From: Chris Rokusek ([email protected])
Date: Tue May 29 2001 - 11:41:51 PDT
Richard,
One widely used first-order approximation for far field radiation from a
trace over a ground plane is:
k * I(f) * f^2 * A
E(f) = --------------------
r
where k is a constant,
I(f) if current at a given frequency
f is frequency,
A is loop area (sep distance times length)
r is antenna distance.
The above ignores phase effects, line resonances, and discontinuities which
are also all major players.
Using a closed form first-order approximation for calculation of Zo (use a
field solver if you like):
Trace Width = 8 mils
Metal Thickness = 1.4 mils
Height above Ground = 10 mils
Gives Zo(height=10) ~ 72.0
And Zo(height=5) ~ 50.0
This change in height and Zo will change I(f) and A in the formula. Given a
20 Ohms driver:
I(Zo=50) Vdriver / (50 + 20)
-------- = ------------------- = 1.31 (31% increase in current)
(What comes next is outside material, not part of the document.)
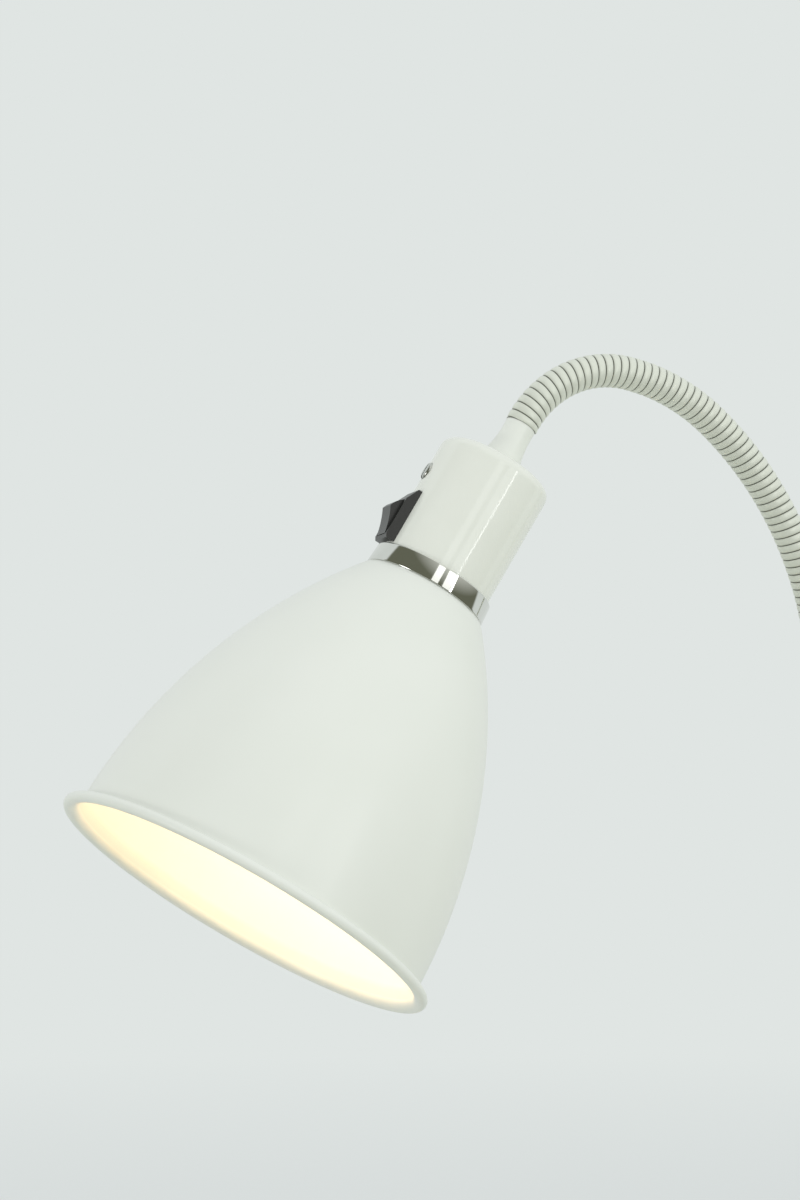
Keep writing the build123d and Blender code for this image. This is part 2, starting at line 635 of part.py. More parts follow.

I(Zo=72) Vdriver / (72 + 20)
But the A was halved: A(Zo=50) / Z(Zo=72) = .50 resulting in
E(Zo=50)
-------- = 1.31 * .50 = 65% (35% decrease in radiation)
E(Zo=72)
The calculation of Zo is highly non-linear so your mileage may vary.
Also, even if the voltage on the TLine is kept constant between the two
cases then I(Zo=50) / I(Zo=72) = 72/50 = 1.44 and E delta is 1.44 * .5 = 72%
(28% reduction in radiation).
Anyone see any mistakes or disagree with these assumptions?
Best Regards,
Chris Rokusek
Innoveda
-----Original Message-----
From: [email protected]
[mailto:[email protected]]On Behalf Of [email protected]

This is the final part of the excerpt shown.